◆ **Written instruction**:
Exact repetition is required: output every record in full.

[Rows from a 3D modeling dataset]
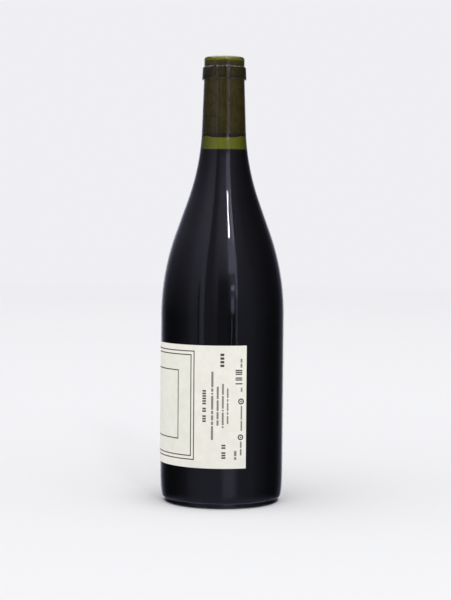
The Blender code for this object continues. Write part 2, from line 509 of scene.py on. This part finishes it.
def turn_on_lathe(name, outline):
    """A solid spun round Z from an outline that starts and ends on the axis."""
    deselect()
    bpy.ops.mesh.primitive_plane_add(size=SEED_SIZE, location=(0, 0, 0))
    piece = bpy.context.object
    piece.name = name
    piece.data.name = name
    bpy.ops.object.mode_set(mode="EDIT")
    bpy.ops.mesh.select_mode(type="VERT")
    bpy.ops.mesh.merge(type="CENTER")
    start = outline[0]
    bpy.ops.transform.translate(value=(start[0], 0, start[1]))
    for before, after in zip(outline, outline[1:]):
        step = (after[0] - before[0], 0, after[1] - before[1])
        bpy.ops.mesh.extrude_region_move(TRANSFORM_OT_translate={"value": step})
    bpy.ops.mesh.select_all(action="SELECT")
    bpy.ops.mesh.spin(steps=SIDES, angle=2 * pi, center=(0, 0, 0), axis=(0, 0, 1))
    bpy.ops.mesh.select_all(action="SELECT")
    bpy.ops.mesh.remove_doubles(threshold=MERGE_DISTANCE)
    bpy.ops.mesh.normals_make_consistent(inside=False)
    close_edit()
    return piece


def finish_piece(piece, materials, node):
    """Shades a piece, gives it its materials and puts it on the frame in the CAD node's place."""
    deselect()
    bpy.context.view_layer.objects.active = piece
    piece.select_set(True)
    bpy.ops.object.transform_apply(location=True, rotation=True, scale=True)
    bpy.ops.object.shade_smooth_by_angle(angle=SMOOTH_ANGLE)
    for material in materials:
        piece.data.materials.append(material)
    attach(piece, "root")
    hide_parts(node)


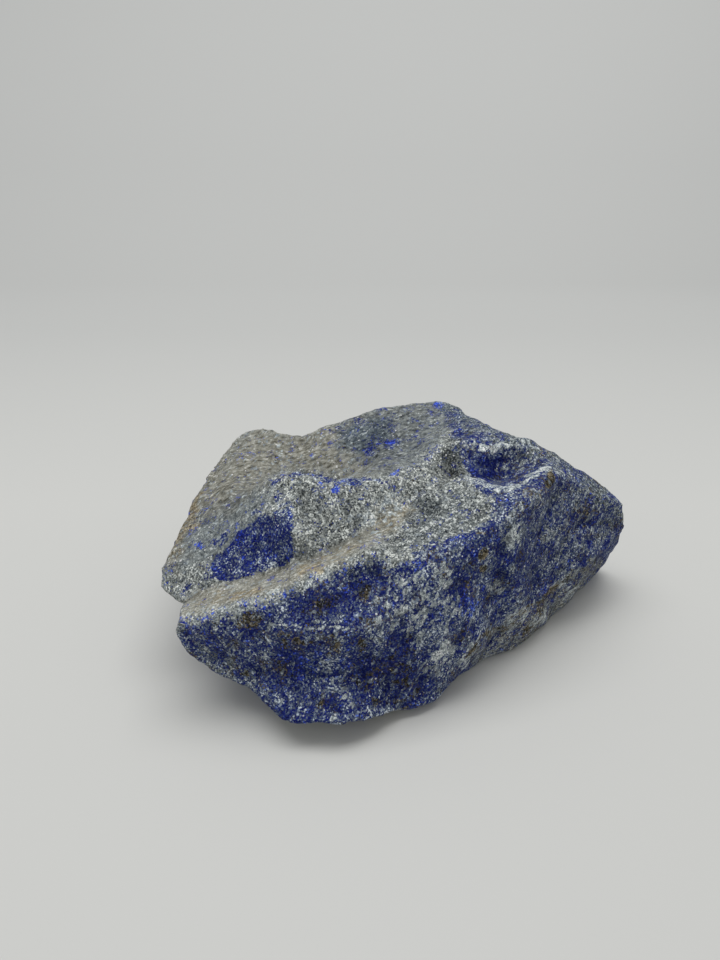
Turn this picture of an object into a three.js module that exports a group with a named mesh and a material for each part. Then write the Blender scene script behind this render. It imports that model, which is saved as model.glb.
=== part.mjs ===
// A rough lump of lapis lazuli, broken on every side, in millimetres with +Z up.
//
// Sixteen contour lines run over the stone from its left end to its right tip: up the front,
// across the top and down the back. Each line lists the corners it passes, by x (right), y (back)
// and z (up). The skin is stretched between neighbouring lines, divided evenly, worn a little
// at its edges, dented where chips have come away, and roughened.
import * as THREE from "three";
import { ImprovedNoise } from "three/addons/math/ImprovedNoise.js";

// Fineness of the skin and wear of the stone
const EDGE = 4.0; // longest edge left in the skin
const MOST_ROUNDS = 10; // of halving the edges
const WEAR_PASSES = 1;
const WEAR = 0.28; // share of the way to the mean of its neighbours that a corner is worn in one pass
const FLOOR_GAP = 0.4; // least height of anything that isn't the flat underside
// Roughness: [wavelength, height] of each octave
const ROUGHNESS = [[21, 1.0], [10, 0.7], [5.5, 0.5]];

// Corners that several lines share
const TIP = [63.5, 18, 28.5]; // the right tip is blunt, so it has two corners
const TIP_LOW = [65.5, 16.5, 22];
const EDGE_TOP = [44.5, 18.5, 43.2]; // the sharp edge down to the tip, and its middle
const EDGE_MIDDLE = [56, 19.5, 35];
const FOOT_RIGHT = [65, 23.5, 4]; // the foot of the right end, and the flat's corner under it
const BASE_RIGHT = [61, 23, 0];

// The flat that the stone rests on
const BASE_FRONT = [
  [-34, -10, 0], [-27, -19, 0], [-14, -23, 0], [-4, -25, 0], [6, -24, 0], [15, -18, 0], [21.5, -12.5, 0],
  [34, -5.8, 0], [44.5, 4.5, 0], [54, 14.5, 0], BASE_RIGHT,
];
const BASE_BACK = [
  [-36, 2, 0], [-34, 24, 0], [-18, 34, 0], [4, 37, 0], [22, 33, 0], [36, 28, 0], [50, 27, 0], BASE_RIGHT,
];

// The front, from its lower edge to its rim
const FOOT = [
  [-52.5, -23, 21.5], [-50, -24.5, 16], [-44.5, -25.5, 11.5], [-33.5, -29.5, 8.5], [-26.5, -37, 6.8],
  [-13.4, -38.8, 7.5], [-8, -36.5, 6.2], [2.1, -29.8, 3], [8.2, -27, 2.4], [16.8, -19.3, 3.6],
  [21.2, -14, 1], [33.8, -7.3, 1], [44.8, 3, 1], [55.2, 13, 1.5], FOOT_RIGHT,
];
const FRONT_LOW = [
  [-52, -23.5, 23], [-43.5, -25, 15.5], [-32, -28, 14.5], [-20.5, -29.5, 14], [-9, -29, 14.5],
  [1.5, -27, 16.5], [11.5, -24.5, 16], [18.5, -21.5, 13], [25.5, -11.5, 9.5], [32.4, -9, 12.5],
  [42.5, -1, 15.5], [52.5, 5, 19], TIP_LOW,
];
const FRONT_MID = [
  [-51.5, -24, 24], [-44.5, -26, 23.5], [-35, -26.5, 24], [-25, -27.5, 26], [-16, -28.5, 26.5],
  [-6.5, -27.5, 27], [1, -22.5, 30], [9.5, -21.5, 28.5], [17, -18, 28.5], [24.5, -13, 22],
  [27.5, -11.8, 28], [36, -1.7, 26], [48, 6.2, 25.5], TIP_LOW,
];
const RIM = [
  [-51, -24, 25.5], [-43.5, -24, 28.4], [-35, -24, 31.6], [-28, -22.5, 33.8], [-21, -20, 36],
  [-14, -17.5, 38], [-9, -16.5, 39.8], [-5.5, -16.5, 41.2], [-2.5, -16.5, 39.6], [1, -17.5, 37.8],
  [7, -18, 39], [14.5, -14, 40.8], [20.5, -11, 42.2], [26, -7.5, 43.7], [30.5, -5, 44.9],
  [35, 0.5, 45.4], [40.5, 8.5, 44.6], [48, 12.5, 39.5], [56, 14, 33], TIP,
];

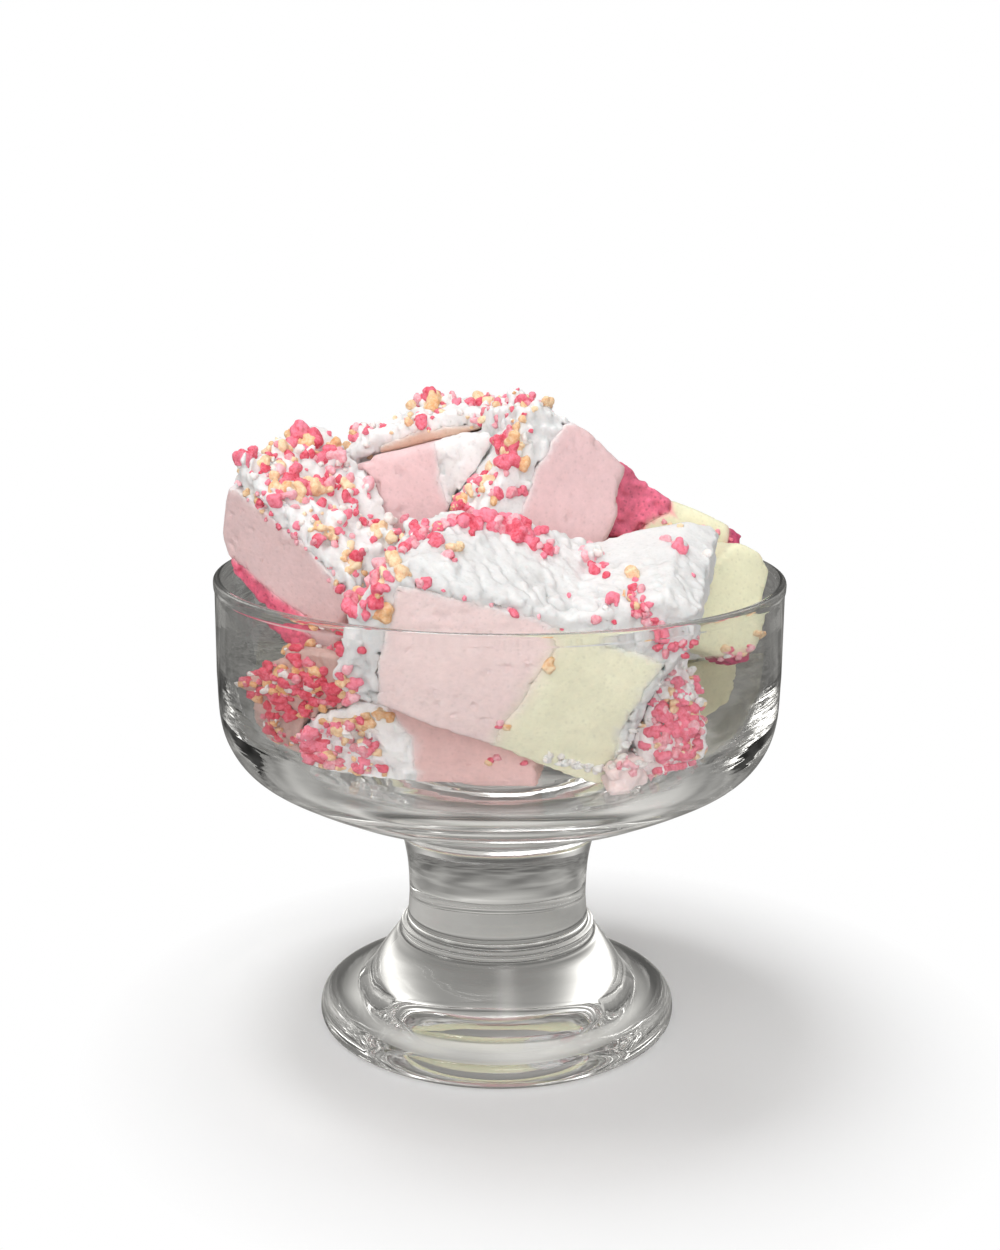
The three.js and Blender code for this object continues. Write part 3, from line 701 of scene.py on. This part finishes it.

◆ **Response below**:
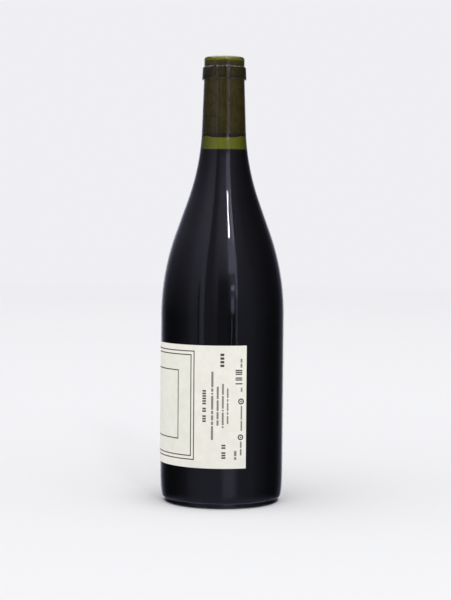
The Blender code for this object continues. Write part 2, from line 509 of scene.py on. This part finishes it.
def turn_on_lathe(name, outline):
    """A solid spun round Z from an outline that starts and ends on the axis."""
    deselect()
    bpy.ops.mesh.primitive_plane_add(size=SEED_SIZE, location=(0, 0, 0))
    piece = bpy.context.object
    piece.name = name
    piece.data.name = name
    bpy.ops.object.mode_set(mode="EDIT")
    bpy.ops.mesh.select_mode(type="VERT")
    bpy.ops.mesh.merge(type="CENTER")
    start = outline[0]
    bpy.ops.transform.translate(value=(start[0], 0, start[1]))
    for before, after in zip(outline, outline[1:]):
        step = (after[0] - before[0], 0, after[1] - before[1])
        bpy.ops.mesh.extrude_region_move(TRANSFORM_OT_translate={"value": step})
    bpy.ops.mesh.select_all(action="SELECT")
    bpy.ops.mesh.spin(steps=SIDES, angle=2 * pi, center=(0, 0, 0), axis=(0, 0, 1))
    bpy.ops.mesh.select_all(action="SELECT")
    bpy.ops.mesh.remove_doubles(threshold=MERGE_DISTANCE)
    bpy.ops.mesh.normals_make_consistent(inside=False)
    close_edit()
    return piece


def finish_piece(piece, materials, node):
    """Shades a piece, gives it its materials and puts it on the frame in the CAD node's place."""
    deselect()
    bpy.context.view_layer.objects.active = piece
    piece.select_set(True)
    bpy.ops.object.transform_apply(location=True, rotation=True, scale=True)
    bpy.ops.object.shade_smooth_by_angle(angle=SMOOTH_ANGLE)
    for material in materials:
        piece.data.materials.append(material)
    attach(piece, "root")
    hide_parts(node)


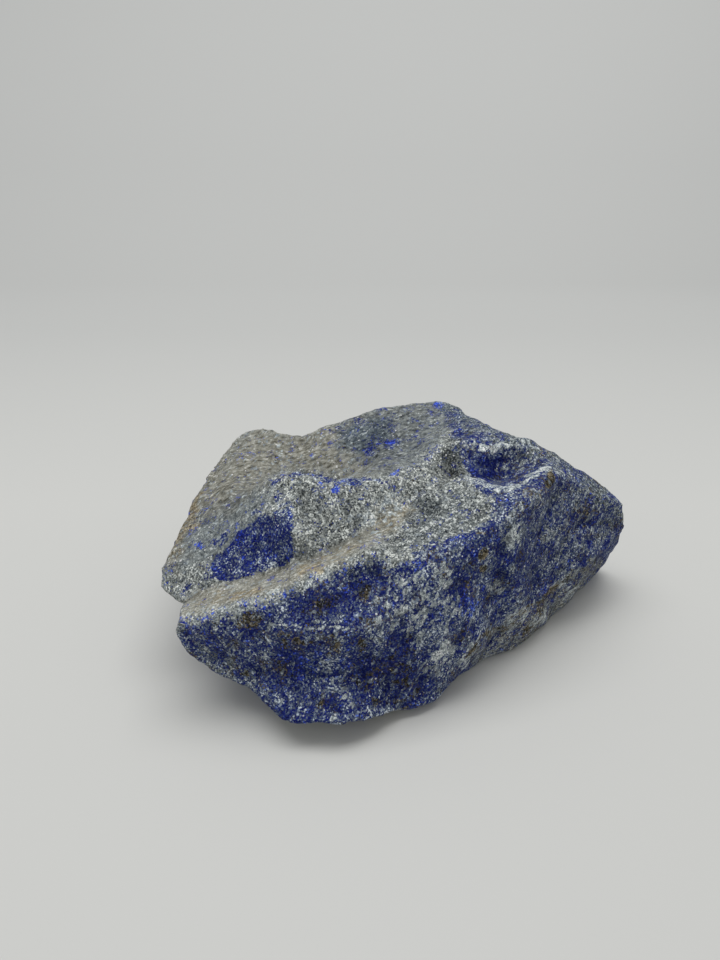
Turn this picture of an object into a three.js module that exports a group with a named mesh and a material for each part. Then write the Blender scene script behind this render. It imports that model, which is saved as model.glb.
=== part.mjs ===
// A rough lump of lapis lazuli, broken on every side, in millimetres with +Z up.
//
// Sixteen contour lines run over the stone from its left end to its right tip: up the front,
// across the top and down the back. Each line lists the corners it passes, by x (right), y (back)
// and z (up). The skin is stretched between neighbouring lines, divided evenly, worn a little
// at its edges, dented where chips have come away, and roughened.
import * as THREE from "three";
import { ImprovedNoise } from "three/addons/math/ImprovedNoise.js";

// Fineness of the skin and wear of the stone
const EDGE = 4.0; // longest edge left in the skin
const MOST_ROUNDS = 10; // of halving the edges
const WEAR_PASSES = 1;
const WEAR = 0.28; // share of the way to the mean of its neighbours that a corner is worn in one pass
const FLOOR_GAP = 0.4; // least height of anything that isn't the flat underside
// Roughness: [wavelength, height] of each octave
const ROUGHNESS = [[21, 1.0], [10, 0.7], [5.5, 0.5]];

// Corners that several lines share
const TIP = [63.5, 18, 28.5]; // the right tip is blunt, so it has two corners
const TIP_LOW = [65.5, 16.5, 22];
const EDGE_TOP = [44.5, 18.5, 43.2]; // the sharp edge down to the tip, and its middle
const EDGE_MIDDLE = [56, 19.5, 35];
const FOOT_RIGHT = [65, 23.5, 4]; // the foot of the right end, and the flat's corner under it
const BASE_RIGHT = [61, 23, 0];

// The flat that the stone rests on
const BASE_FRONT = [
  [-34, -10, 0], [-27, -19, 0], [-14, -23, 0], [-4, -25, 0], [6, -24, 0], [15, -18, 0], [21.5, -12.5, 0],
  [34, -5.8, 0], [44.5, 4.5, 0], [54, 14.5, 0], BASE_RIGHT,
];
const BASE_BACK = [
  [-36, 2, 0], [-34, 24, 0], [-18, 34, 0], [4, 37, 0], [22, 33, 0], [36, 28, 0], [50, 27, 0], BASE_RIGHT,
];

// The front, from its lower edge to its rim
const FOOT = [
  [-52.5, -23, 21.5], [-50, -24.5, 16], [-44.5, -25.5, 11.5], [-33.5, -29.5, 8.5], [-26.5, -37, 6.8],
  [-13.4, -38.8, 7.5], [-8, -36.5, 6.2], [2.1, -29.8, 3], [8.2, -27, 2.4], [16.8, -19.3, 3.6],
  [21.2, -14, 1], [33.8, -7.3, 1], [44.8, 3, 1], [55.2, 13, 1.5], FOOT_RIGHT,
];
const FRONT_LOW = [
  [-52, -23.5, 23], [-43.5, -25, 15.5], [-32, -28, 14.5], [-20.5, -29.5, 14], [-9, -29, 14.5],
  [1.5, -27, 16.5], [11.5, -24.5, 16], [18.5, -21.5, 13], [25.5, -11.5, 9.5], [32.4, -9, 12.5],
  [42.5, -1, 15.5], [52.5, 5, 19], TIP_LOW,
];
const FRONT_MID = [
  [-51.5, -24, 24], [-44.5, -26, 23.5], [-35, -26.5, 24], [-25, -27.5, 26], [-16, -28.5, 26.5],
  [-6.5, -27.5, 27], [1, -22.5, 30], [9.5, -21.5, 28.5], [17, -18, 28.5], [24.5, -13, 22],
  [27.5, -11.8, 28], [36, -1.7, 26], [48, 6.2, 25.5], TIP_LOW,
];
const RIM = [
  [-51, -24, 25.5], [-43.5, -24, 28.4], [-35, -24, 31.6], [-28, -22.5, 33.8], [-21, -20, 36],
  [-14, -17.5, 38], [-9, -16.5, 39.8], [-5.5, -16.5, 41.2], [-2.5, -16.5, 39.6], [1, -17.5, 37.8],
  [7, -18, 39], [14.5, -14, 40.8], [20.5, -11, 42.2], [26, -7.5, 43.7], [30.5, -5, 44.9],
  [35, 0.5, 45.4], [40.5, 8.5, 44.6], [48, 12.5, 39.5], [56, 14, 33], TIP,
];

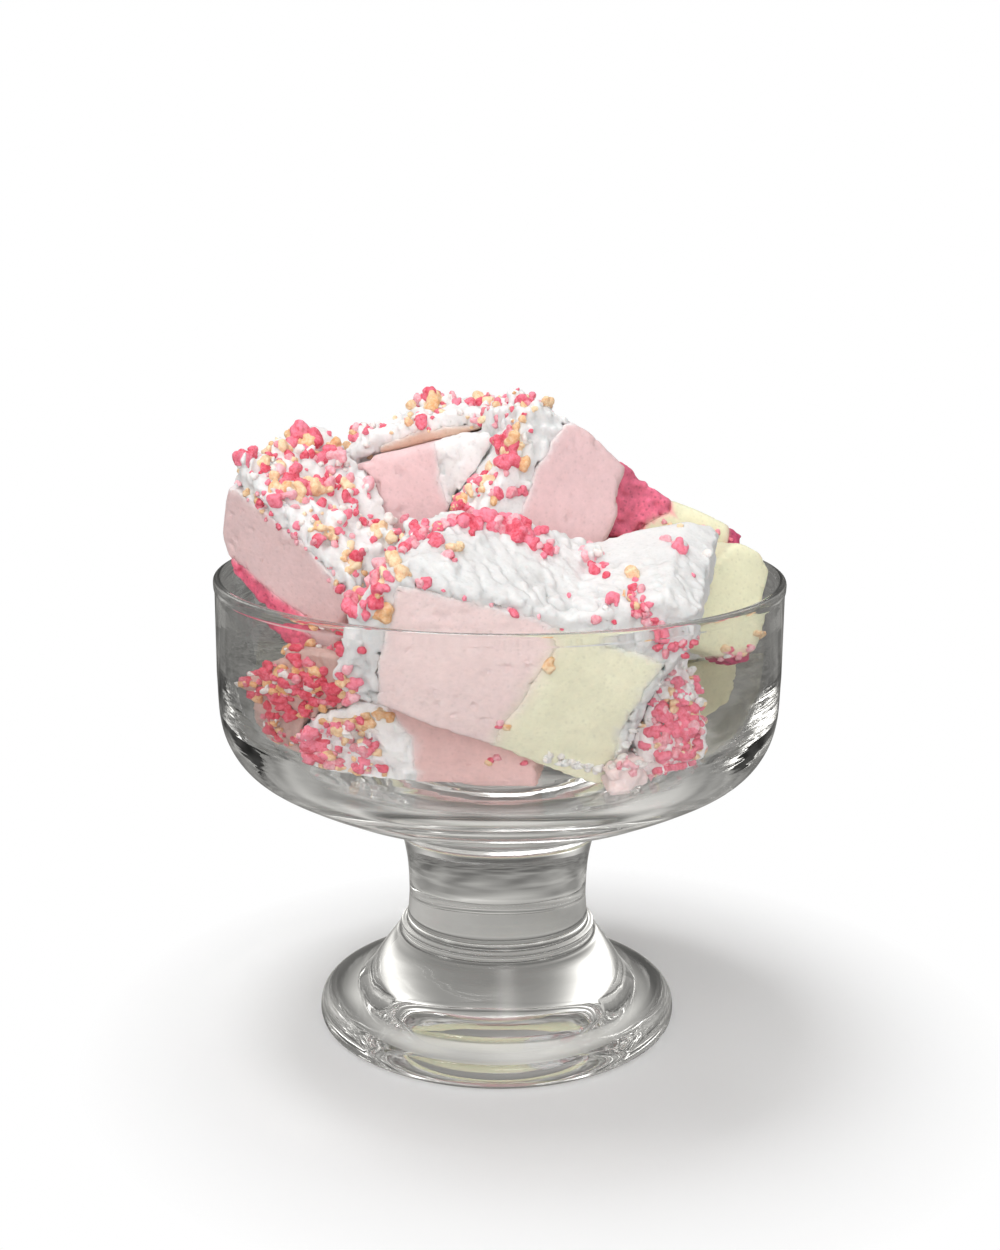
The three.js and Blender code for this object continues. Write part 3, from line 701 of scene.py on. This part finishes it.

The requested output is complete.